Dr. Dan Doyle’s Humanitarian Effort to Haiti Continues

www.midhudsonnews.com • Feb 22, 2019
Dr. Doyle visits Haiti in January 2019


CARMEL – Dr. Dan Doyle has returned from the most gratifying experience in his more than 40 years of practicing dentistry in Putnam County.

The Kent resident spent a week in Haiti–the poorest country in the western hemisphere which also has the dubious distinction of being the least developed and the least stable where risks and danger loom at every corner.

Doyle’s trip to a land where people depend on subsistence farming, charcoal production and other menial jobs for their livelihood and earn anywhere from $90 to $300 American annually, was his seventh dating back to 2013.

During his recent adventure along with fellow dentist Dr. Paul Callahan of Garden City, Long Island, the Putnam physician treated 250-plus men, women and children in need of dental care.

Volunteers including Doyle, participating in the efforts of the Haitian Health Foundation, a not-for-profit founded 35 years ago by Connecticut dentist Dr. Jerry Lowney, pay for their own travel plus room and board.

Lowney worked in orphanages in the Central American country and corresponded with Mother Theresa, who asked that he visit Jeremie, an extremely poor region in the western end of Haiti consisting of 250,000 residents.

Doyle first visited Haiti with his cousin Dr. Phil Doyle, who grew up in Purdys and recently retired from his practice in Connecticut.

Doyle was so moved by the experience that he has returned annually to partake in the week-long journey that was described as an “epiphany.”

After navigating from the airport to the tiny village 140 miles away in a caravan that took more than 10 hours to complete on non-existent narrow, pot holed filled dirt roads, Doyle extracted 60 teeth a day from villagers who had not been treated by a dentist in years. “They were predominantly healthy and nourished people but their teeth were rotted due to constant chewing on sugar cane,” he said.

Dr. Doyle, who also serves on the Putnam County Board of Health, said his recurring trips have been as rewarding as the first journey. “The excursions get even better because I am now better prepared emotionally. Poverty is so overwhelming in Haiti. I recall having emotional problems which I called ‘reverse culture shock’ when I returned to the U.S. following that first trip.”

Doyle described the “opulence found in Putnam as compared to the villages in Haiti as day and night. We have so much to be thankful for while people in Haiti have virtually nothing. New Yorkers take so much for granted.”

Doyle performed extractions in mountain villages. Patients, primarily farmers, residing in shacks, were appreciative because even though he inflicted pain, patients were receiving much needed dental care.

The most recent trip posed danger to the popular Putnam dentist and his entourage due to the civil unrest currently found in Haiti: “We were advised to cut our humanitarian effort short by one day. Armed security protected our sleeping quarters each night.”
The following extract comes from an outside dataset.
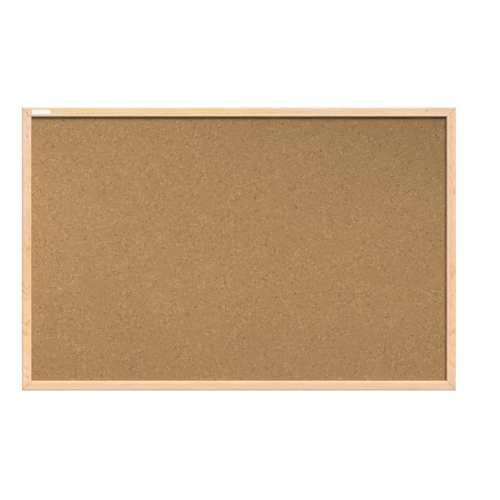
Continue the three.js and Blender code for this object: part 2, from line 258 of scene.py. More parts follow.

Extractions were performed under a large three-sided tent or inside a chapel located on the Haitian Health Foundation property with local anesthesia. “Due to the danger around us, local officials did not deem it safe for us to venture out. Instead patients were brought to us for treatment where we extracted teeth in a church with a cross behind us,” said Doyle who performed the procedures without suction and with rudimentary sterilization and instruments.

Dental chairs and tables were fabricated from folding chairs and tables often found at a Putnam County picnic.

Doyle had praise for the Putnam County Dental Society for its donation that was earmarked for the purchase of modern dental equipment for the impoverished land.

The Lake Carmel dentist plans to return to Haiti again this fall and continue his work and the goals of the health foundation.

Dr. Doyle realizes that his efforts may not change the world but he also understands that he and the other volunteers are changing lives–one person at a time.